J’ai dormi au Safed Inn, un bed and breakfast situé aux limites de la ville, dans un coin à l’opposé du vieux quartier. L’établissement, avec son énorme jardin et son offre de copieux petits-déjeuners, se trouvait à deux pas d’une base militaire. Deux pas exactement. Du jardin, en se mettant sur le bout des pieds, on voyait les jeunes hommes et femmes s’entraîner de l’autre côté d’un mur surmonté de barbelés.

On les voit d’ailleurs partout en ville, les jeunes enrôlés, avec leurs uniformes, déambulant nonchalamment. Au premier coup d’œil, ça surprend un peu. Mais dans un pays où le service militaire est obligatoire, c’est chose commune.

Le premier soir, je me suis échoué dans un restaurant irakien complètement vide. Le repas typique, un bouillon avec des boules de semoule et un peu de viande, mijotait dans une grande casserole. Le chef, un costaud moustachu, m’en a servi plusieurs louches en me regardant d’un air amusé.

Une promenade dans la nuit neuve m’a fait aimer Safed immédiatement. La ville sainte, très religieuse, est la capitale de la kabbale, un courant mystique du judaïsme. À n’en point douter, à la lumière faiblarde éclairant les rues piétonnes de la vieille ville, on sent tout de suite une atmosphère étrange mais apaisante. Safed a une âme.

Il y a aussi ce sentiment d’immensité quand on se tient tout en haut du grand escalier, Ma’alot Olei Hagardom, qui traverse la vieille ville pour descendre vers l’ancien cimetière juif. La vallée, à l’horizon, n’est que l’immensité d’une épaisse obscurité parsemée de quelques flambeaux lumineux.

Les allées, où les boutiques bourdonnent en plein jour, sont désertes une fois la nuit tombée. Les volets des fenêtres sont fermés. Des ribambelles de fanions aux couleurs d’Israël flottent nonchalamment. À l’occasion, on entend le bruit des pas sur la pierre quand des hommes quittent la synagogue pour rentrer à la maison.

Assis dans le grand escalier, j’ai regardé ces passants, majoritairement des juifs hassidiques, se déplacer avec une détermination évidente. Pas de pertes de temps en chemin. J’ai rapidement compris pourquoi, comme touriste, il est préférable d’éviter Safed un jour de sabbat. Déjà en soirée, c’est le calme plat. Les journées de repos sont donc forcément encore plus silencieuses.

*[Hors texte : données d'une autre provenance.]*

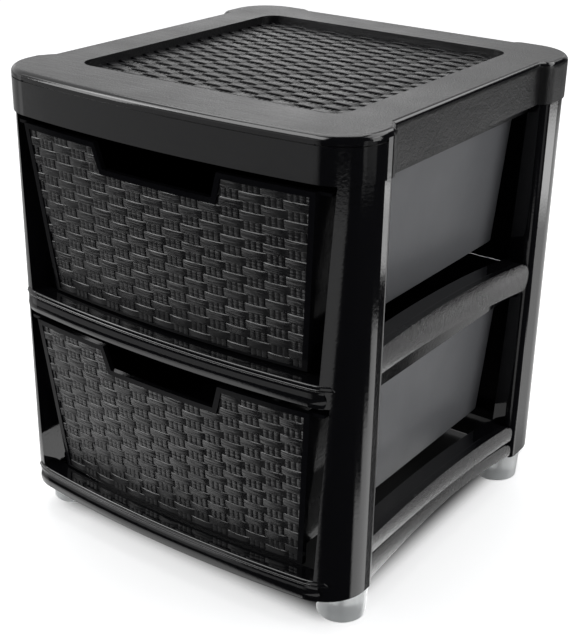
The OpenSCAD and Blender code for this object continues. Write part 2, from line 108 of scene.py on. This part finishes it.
def object_place(tree):
    return node(tree, "ShaderNodeTexCoord").outputs["Object"]


def split(tree, vector):
    """The X, Y and Z of a vector."""
    return node(tree, "ShaderNodeSeparateXYZ", {0: vector}).outputs


# Each card: the bearing that it starts and ends at, in degrees from +X to +Y, how far that turns
# with height, the width of its soft edge, its foot and top as heights of a unit direction, the
# softness of those, and its brightness. Where cards overlap, their brightness adds up.
cards = [
    # The right-hand wall, in the side rails and the tubs, and its edge in the cover and the posts.
    (62, 118, 0, 3, -2.0, -0.16, 0.06, 0.12),
    (62, 118, 0, 3, -0.48, -0.255, 0.04, 0.75),
    (62, 118, 0, 3, -2.0, -0.48, 0.04, 0.4),
    (62, 118, 0, 3, -2.0, -0.575, 0.05, 2.2),
    (56, 70, 0, 5, -0.32, -0.245, 0.03, 1.8),
    (57.5, 61, 0, 1.5, -0.375, -0.31, 0.02, 3.0),
    (38, 57, 0, 6, -0.475, -0.41, 0.02, 1.7),
    (26, 57, 0, 8, -0.53, -0.475, 0.03, 1.8),
    (10, 57, 0, 8, -0.64, -0.53, 0.03, 1.8),
    # The left-hand wall, in the left post, the drawers' fronts and the front rails.
    (126, 209, 0, 8, -2.0, 2.0, 0.1, 0.45),
    (196, 260, 0, 12, -0.335, 0.1, 0.03, 0.5),
    (126, 239, 0, 8, -2.0, -0.50, 0.05, 0.95),
    (205, 242, 0, 5, -2.0, -0.58, 0.05, 0.35),
    # The slanted strip in the front right post, and a strip over it in the cover's corner.
    (293, 320, 150, 5, -0.62, -0.32, 0.03, 0.75),
    (352, 370, 0, 3, -0.31, 0.1, 0.03, 0.5),
    (-9, 23, 0, 5, -0.31, 0.1, 0.03, 0.3),
    # The ceiling, in the cover's top and the deck, and two lamps in the weave's upper edges.
    (88, 262, 0, 15, 0.02, 2.0, 0.1, 0.5),
    (100, 118, 0, 8, 0.18, 0.45, 0.06, 0.3),
    (118, 129, 0, 4, 0.12, 0.5, 0.1, 1.2),
    (205, 268, 0, 10, 0.42, 0.85, 0.08, 5.0),
    (20, 90, 0, 10, 0.45, 0.85, 0.08, 3.0),
]

world = bpy.data.worlds.new("studio")
bpy.context.scene.world = world
world.use_nodes = True
tree = world.node_tree
tree.nodes.clear()
axes = split(tree, node(tree, "ShaderNodeTexCoord").outputs["Generated"])
turn = node(tree, "ShaderNodeMath", {0: axes["Y"], 1: axes["X"]}, operation="ARCTAN2")
round_up = node(tree, "ShaderNodeMath", {0: turn.outputs[0], 1: 2 * math.pi, 2: 0.0}, operation="WRAP")
bearing = node(tree, "ShaderNodeMath", {0: round_up.outputs[0]}, operation="DEGREES").outputs[0]
glow = base_glow
for start, end, lean, edge, low, high, blur, level in cards:
    turned = plus(tree, bearing, times(tree, plus(tree, axes["Z"], lean_height), -lean))
    opens = step(tree, turned, start - edge / 2, start + edge / 2)
    closes = step(tree, turned, end + edge / 2, end - edge / 2)
    rises = step(tree, axes["Z"], low - blur / 2, low + blur / 2)
    fades = step(tree, axes["Z"], high + blur / 2, high - blur / 2)
    card = times(tree, times(tree, opens, closes), times(tree, rises, fades))
    glow = plus(tree, glow, times(tree, card, level))
mirrored = node(tree, "ShaderNodeBackground", {"Color": (1, 1, 1, 1), "Strength": glow})
seen = node(tree, "ShaderNodeBackground", {"Color": (1, 1, 1, 1), "Strength": 1.0})
lit = node(tree, "ShaderNodeBackground", {"Color": (0.97, 0.98, 1, 1), "Strength": world_light})
path = node(tree, "ShaderNodeLightPath")
shown = plus(tree, path.outputs["Is Camera Ray"], path.outputs["Is Transmission Ray"])
plain = node(tree, "ShaderNodeMixShader", {0: shown, 1: lit.outputs[0], 2: seen.outputs[0]})
glossy = path.outputs["Is Glossy Ray"]
full = node(tree, "ShaderNodeMixShader", {0: glossy, 1: plain.outputs[0], 2: mirrored.outputs[0]})
node(tree, "ShaderNodeOutputWorld", {"Surface": full.outputs[0]})

# The floor: under the tower, and a little behind it, a shadow is painted into it: its tone is
# deepened and its glow cut, over edges that start outside the feet and end further in. The gloss
# looks through it to the cards.
shade_side = (155 * MM, 130 * MM)
shade_front = (-160 * MM, -130 * MM)
shade_back = (198 * MM, 180 * MM)

bpy.ops.object.select_all(action="DESELECT")
bpy.ops.mesh.primitive_plane_add(size=floor_size)
floor = bpy.context.object
floor.name = "floor"
floor_paint = bpy.data.materials.new("white_sweep")
floor_paint.use_nodes = True
tree = floor_paint.node_tree
tree.nodes.clear()
axes = split(tree, object_place(tree))
# The painted shadow on the floor under the tower and just behind it: a dark tone there, and no camera glow.
along = times(tree, step(tree, axes["Y"], *shade_front), step(tree, axes["Y"], *shade_back))
painted_shadow_mask = times(tree, step(tree, size_of(tree, axes["X"]), *shade_side), along)
open_floor = node(tree, "ShaderNodeMath", {0: 1.0, 1: painted_shadow_mask}, operation="SUBTRACT").outputs[0]
shade = node(tree, "ShaderNodeMix", {"Factor": painted_shadow_mask}, data_type="RGBA")
shade.inputs[6].default_value = (floor_shade, floor_shade, floor_shade, 1)
shade.inputs[7].default_value = (painted_shadow_tone, painted_shadow_tone, painted_shadow_tone, 1)
matt = node(tree, "ShaderNodeBsdfDiffuse", {"Color": shade.outputs[2]})
path = node(tree, "ShaderNodeLightPath")
share = times(tree, times(tree, path.outputs["Is Camera Ray"], camera_lift), open_floor)
lift = node(tree, "ShaderNodeEmission", {"Color": (1, 1, 1, 1), "Strength": share})
blend = node(tree, "ShaderNodeAddShader", {0: matt.outputs[0], 1: lift.outputs[0]})
clear = node(tree, "ShaderNodeBsdfTransparent")
glossy = path.outputs["Is Glossy Ray"]
either = node(tree, "ShaderNodeMixShader", {0: glossy, 1: blend.outputs[0], 2: clear.outputs[0]})
node(tree, "ShaderNodeOutputMaterial", {"Surface": either.outputs[0]})
floor.data.materials.append(floor_paint)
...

On se perd avec joie dans les ruelles étroites de la vieille ville, où les portes et les volets bleu ciel tranchent sur des murs blancs. Comme dans un labyrinthe, on se surprend à passer deux fois devant la même synagogue, devant la même galerie d’art.

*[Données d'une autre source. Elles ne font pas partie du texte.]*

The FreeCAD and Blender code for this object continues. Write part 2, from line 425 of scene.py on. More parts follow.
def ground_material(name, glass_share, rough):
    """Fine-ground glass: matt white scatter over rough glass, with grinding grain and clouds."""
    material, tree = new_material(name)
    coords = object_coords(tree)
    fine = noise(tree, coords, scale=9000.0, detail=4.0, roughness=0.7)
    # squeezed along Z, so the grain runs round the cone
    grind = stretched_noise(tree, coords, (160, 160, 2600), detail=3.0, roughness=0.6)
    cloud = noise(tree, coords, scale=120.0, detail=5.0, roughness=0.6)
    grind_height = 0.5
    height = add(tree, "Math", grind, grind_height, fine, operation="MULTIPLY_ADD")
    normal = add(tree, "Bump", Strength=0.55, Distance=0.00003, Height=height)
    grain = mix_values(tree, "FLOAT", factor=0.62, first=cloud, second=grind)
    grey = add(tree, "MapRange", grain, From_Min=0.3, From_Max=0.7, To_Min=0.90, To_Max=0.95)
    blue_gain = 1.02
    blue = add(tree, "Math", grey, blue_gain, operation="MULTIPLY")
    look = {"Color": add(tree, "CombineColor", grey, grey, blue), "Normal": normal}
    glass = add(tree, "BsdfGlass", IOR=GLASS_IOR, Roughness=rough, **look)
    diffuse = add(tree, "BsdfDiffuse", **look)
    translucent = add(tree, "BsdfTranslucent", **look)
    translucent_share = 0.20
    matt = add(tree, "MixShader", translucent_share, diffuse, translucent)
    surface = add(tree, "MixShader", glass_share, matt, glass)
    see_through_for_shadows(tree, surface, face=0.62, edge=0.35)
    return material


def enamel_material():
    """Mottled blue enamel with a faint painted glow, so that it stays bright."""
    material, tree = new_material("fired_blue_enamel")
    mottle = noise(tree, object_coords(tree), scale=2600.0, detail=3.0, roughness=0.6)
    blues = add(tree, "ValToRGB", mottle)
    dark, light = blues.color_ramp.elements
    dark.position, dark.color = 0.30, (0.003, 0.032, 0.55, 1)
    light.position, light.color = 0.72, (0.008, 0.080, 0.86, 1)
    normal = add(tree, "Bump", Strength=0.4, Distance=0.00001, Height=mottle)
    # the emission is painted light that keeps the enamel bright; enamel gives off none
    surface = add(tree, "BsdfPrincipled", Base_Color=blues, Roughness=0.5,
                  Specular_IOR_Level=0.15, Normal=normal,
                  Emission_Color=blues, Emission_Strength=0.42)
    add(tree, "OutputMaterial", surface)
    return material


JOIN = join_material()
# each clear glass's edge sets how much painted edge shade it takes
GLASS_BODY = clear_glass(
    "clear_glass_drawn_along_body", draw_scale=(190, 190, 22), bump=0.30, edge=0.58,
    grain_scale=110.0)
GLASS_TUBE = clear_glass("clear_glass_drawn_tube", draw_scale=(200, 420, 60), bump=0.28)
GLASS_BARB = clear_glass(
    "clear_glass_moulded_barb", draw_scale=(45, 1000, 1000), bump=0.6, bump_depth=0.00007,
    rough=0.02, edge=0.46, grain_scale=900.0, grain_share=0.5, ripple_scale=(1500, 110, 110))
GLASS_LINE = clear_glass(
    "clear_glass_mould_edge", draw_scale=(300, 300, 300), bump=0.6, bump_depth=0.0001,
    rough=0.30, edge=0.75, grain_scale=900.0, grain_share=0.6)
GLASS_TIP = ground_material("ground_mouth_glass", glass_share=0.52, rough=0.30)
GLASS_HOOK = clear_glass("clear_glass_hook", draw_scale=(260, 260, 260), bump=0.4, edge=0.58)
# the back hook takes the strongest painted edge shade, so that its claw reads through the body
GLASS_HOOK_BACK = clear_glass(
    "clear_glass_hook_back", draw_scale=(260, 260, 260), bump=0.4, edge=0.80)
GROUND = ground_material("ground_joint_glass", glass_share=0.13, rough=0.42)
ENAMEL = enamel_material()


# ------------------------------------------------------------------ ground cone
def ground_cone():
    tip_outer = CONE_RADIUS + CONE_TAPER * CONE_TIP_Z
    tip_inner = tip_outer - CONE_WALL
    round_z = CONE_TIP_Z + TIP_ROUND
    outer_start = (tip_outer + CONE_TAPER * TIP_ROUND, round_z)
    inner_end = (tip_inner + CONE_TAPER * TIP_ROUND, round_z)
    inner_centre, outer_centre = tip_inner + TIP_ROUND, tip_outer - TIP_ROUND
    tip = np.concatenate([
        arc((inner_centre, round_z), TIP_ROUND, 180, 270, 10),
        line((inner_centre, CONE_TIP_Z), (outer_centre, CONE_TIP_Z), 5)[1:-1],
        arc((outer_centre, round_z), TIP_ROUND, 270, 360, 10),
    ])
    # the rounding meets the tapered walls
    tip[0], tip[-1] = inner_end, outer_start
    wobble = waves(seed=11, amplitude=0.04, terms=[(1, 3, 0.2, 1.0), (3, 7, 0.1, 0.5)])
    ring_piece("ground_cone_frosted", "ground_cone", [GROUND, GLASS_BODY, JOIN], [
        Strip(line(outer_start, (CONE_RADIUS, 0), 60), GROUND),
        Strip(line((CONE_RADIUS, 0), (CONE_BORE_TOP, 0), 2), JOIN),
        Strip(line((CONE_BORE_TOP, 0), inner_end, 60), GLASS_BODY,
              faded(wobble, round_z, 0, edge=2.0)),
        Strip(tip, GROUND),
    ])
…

Les portes et les volets des ruelles, à Safed, sont peints en bleu.

Il s’agit d’ailleurs d’une autre particularité de la ville. Les artistes y ont élu domicile et les galeries pullulent. Les toiles, les sculptures ou les objets originaux ont de quoi satisfaire même les amateurs les plus capricieux.

Mais en pleine journée, les rues deviennent pratiquement impraticables en raison des hordes de touristes qui débarquent d’un autobus pour arpenter la vieille ville en quelques heures. Les portes des galeries bouchonnent et les restaurants ne fournissent plus de servir les kebabs et les falafels.

On peut alors se tourner vers le vieux cimetière juif, où le calme et le décorum dominent. Si on y retourne en soirée, on verra des croyants allumer des chandelles et parfois, on les entendra aussi prier.

Autrement, un marché vibrant d’activité, où l’on trouve autant des vêtements que des fruits et des légumes frais, est dressé sur une grande place, en plein air, juste à l’extérieur de la vieille ville.

J’avais inscrit Safed sur ma liste d’incontournables et je suis heureux de m’y être attardé deux jours, même si la ville est particulièrement petite, pour me donner le temps de contourner les visites touristiques et de m’imprégner de l’atmosphère étrange qui la baigne.